THE KAMISHIN RYU CONNECTION
In 1981 Sensei Snewin began to assist in teaching at a Karate Club at Stoke Mandeville Hospital. It was during one of the sessions that a visitor came into the class who was later to have a profound effect on Sensei Snewin - Hiroshi Kamimoto. Sensei Kamimoto was a very strict traditionalist and was a student of Sensei Eiichi Kameyama, the founder of the little known "family" system of Karate called Kamishin Ryu. He was also an expert at classical swordsmanship and this was evident in his teaching of Karate as he often would relate the movements and application to sword techniques.
It was not possible for Sensei Snewin to practice with Sensei Kamimoto at this time, (Sensei Kamimoto lived in the Midlands), so Sensei Snewin continued his training with Sensei Scott in Karate and Sensei Haywood in Aikido until 1982. Fate seemed to take a hand in what was to follow, as a family relocation brought him to Staffordshire. Failing to find a Karate class in his area that was suitable, he contacted Sensei Kamimoto holding out little hope that he was still at the same location, let alone would be willing to take him on as a student. Much to his surprise, not only was Sensei Kamimoto still at the same location but he remembered Sensei Snewin and agreed to meet him to discuss his training.

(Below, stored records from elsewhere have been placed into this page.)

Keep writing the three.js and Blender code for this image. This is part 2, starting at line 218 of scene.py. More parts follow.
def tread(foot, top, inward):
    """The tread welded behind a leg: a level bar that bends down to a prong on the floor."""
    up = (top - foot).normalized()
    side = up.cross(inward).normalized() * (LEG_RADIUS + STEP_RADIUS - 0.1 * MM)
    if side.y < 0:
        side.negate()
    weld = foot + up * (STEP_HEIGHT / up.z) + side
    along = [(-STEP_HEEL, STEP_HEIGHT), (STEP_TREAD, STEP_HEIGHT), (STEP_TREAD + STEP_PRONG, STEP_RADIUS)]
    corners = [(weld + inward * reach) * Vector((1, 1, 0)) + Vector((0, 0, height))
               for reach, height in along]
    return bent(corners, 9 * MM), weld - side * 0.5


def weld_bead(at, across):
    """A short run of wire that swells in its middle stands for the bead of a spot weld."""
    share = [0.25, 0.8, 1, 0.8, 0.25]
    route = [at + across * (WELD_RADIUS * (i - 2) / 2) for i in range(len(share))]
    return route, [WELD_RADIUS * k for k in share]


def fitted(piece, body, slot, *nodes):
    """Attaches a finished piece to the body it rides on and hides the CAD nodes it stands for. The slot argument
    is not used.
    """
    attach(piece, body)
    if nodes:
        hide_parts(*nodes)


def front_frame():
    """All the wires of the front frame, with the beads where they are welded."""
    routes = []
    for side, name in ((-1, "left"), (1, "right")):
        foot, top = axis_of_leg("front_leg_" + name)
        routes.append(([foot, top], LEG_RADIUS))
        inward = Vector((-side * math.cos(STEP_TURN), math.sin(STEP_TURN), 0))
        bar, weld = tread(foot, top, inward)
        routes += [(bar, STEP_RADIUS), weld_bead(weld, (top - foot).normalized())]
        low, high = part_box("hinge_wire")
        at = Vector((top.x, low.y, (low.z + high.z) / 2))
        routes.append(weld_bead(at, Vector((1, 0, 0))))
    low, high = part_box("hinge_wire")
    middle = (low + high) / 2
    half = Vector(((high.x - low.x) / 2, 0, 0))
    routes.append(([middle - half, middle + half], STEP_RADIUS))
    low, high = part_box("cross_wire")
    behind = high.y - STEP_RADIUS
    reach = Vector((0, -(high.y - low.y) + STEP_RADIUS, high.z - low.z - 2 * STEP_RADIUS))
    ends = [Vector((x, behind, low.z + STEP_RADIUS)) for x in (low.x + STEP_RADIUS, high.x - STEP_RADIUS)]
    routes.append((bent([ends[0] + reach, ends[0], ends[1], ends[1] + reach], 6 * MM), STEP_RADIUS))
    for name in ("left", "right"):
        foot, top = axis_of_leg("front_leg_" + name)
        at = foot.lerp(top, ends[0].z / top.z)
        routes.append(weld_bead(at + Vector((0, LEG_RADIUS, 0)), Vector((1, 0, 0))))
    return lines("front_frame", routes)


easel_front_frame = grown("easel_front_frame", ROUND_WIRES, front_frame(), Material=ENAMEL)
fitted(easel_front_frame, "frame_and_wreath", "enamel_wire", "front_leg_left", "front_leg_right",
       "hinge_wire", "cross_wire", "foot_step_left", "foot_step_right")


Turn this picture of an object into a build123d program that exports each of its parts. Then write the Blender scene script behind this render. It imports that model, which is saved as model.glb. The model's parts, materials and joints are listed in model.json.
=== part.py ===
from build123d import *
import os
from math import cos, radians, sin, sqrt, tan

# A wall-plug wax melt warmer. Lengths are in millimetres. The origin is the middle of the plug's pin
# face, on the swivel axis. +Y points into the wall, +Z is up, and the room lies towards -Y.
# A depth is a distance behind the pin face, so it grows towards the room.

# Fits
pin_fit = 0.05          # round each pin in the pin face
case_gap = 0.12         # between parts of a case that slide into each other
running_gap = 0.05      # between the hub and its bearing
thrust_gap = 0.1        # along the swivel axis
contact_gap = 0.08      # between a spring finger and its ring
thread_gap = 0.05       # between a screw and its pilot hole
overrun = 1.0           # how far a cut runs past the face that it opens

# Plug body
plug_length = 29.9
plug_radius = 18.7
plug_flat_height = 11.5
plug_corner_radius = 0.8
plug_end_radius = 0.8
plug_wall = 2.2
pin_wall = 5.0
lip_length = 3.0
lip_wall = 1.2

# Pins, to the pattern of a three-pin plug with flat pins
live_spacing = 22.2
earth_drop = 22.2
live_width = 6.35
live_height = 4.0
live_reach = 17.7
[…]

The consequence of this was that Sensei Snewin became a personal student of Sensei Kamimoto for the next three years. Training took place once or twice a week with Sensei Snewin travelling to visit Sensei Kamimoto where training would take place in the converted cellar dojo at his house. These sessions were very intense with each one lasting a minimum of four hours. As the sessions were physically very demanding, it was not uncommon for Sensei Snewin to find it difficult to walk the following morning. Sensei Kamimoto was very strict and the method of training was such that Sensei Snewin was not permitted to move on to another exercise until the standard of the one being worked on was performed to Sensei Kamimoto's satisfaction.